The heart of the matter is that neither India nor China fully shared Primakov’s revolutionary concept of multipolarity, which was borne out of Russia’s disillusionment with the West. China was somewhat ahead of India in progressive thinking and probably could visualise the raison d’être in Primakov’s forecast of the main global development trends for decades ahead. The 1997 Russian-Chinese document titled the Joint Declaration on a Multipolar World and the Establishment of a New International Order hinted at it. But India was a hopeless laggard, entrapped in the Washington Consensus.
Now, 25 years later, things have phenomenally changed. The Russian move in February 2022 to create new facts on the ground in Ukraine following the volcanic eruption of tensions with the West over NATO expansion, the emergence of new centres of power and development outside of the Western world, the pervasive desire to build international relations on broad and equal cooperation, the shift in focus from globalisation to regional cooperation — these have become dominant trends. Suffice to say, the time has come for Primakov’s idea that the RIC triangle should become the symbol of the multipolar world and its core.
Lavrov said at the Primakov forum meeting, “About a year ago, we proposed creating an RIC trilateral format. Recently, we revisited the idea again. But so far, our Indian friends believe the border situation (vis-a-vis China) has to be fully resolved first. We understand. Anyway, both Beijing and New Delhi are showing a clear interest in preserving the trilateral cooperation format. I am sure that each of the three will benefit from working out shared approaches and taking aligned stances on key issues on the Eurasian and global agenda.”
Of course, the West abhors any signs of RIC strengthening its solidarity and negotiating from a shared position. The US’s disruptive attempt in the context of Modi’s visit to Moscow is self-evident — to take advantage of the faultlines in India-China relations, to create insecurity in the Indian mind regarding Russia’s intentions, and above all, to stymie the current momentum of Russian-Indian partnership, especially on the economic side.

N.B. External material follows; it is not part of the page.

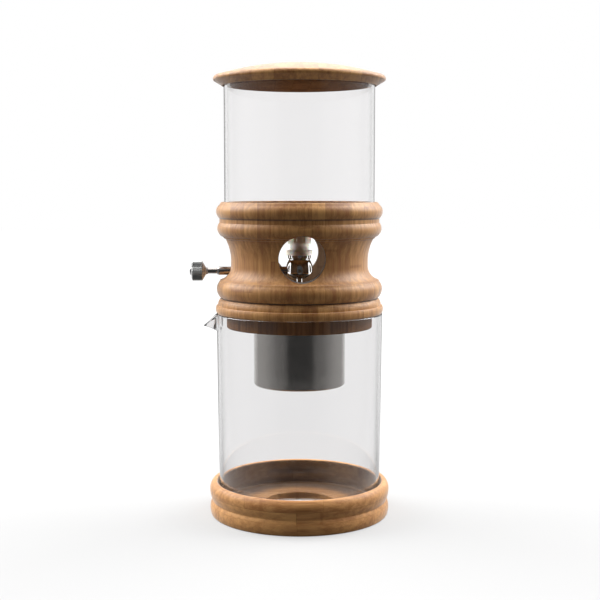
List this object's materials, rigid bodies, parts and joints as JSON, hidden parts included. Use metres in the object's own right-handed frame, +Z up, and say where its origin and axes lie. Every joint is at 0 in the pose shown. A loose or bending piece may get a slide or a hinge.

Indeed, there are contradictions in the RIC format that the US will continue to exploit. The Quad is a typical example. Besides, neither China nor India is willing to question the globalisation foundations and mechanisms laid down by the Americans, or share Russia’s obsessive drive to accelerate the de-dollarisation process. Russia has nothing to lose, since it has been shut out of the Western banking system, whereas India and China do not face any problem to rely on the use of the dollar. Equally, China and India are deeply involved in the Western system of globalisation in terms of their volume of financial, investment and trade agreements, supply chains and the technology transfer they provide.
Meanwhile, India faces an acute problem lately as the net FDI inflow into the country dropped 62.17 percent year-on-year to $10.58 billion in 2023-24, which is a 17-year-low, according to a report. Simply put, India is hopeful that Chinese investment can bring funds to India and promote the upgrading of Indian industries and the optimisation of its economic structure. Being India’s leading trade partner, China has a significant role indeed in driving the Indian economy and creating high-quality manufacturing jobs, which is of course a sensitive political issue as well for the Modi government, as evident in the general elections. Interestingly, Chinese analysts have taken note of a recent shift in the Indian policy to attract more Chinese investment.
A commentary in the Chinese communist party newspaper Global Times concluded, “The establishment of political mutual trust is a long and complex process, but it can be facilitated by economic and trade cooperation. Through economic collaboration, India and China can foster understanding and trust based on mutual benefit, gradually resolving political differences and uncertainties. This partnership will benefit the economic growth of both nations and contribute to regional and global peace.”
This is a positive signal. It is in Russia’s interests to be a facilitator in the India-China relationship. The BRICS summit in Kazan in October under President Vladimir Putin’s chairmanship may witness a meeting between Modi and Chinese President Xi Jinping. Possibly, Modi and Putin shared views in this regard during their informal talks in Moscow last month. The fact remains that Moscow regards the Greater Eurasian Partnership as the flagship project of its foreign policy. Foreign economic strategy and international identity are inherently linked in the Russian calculus.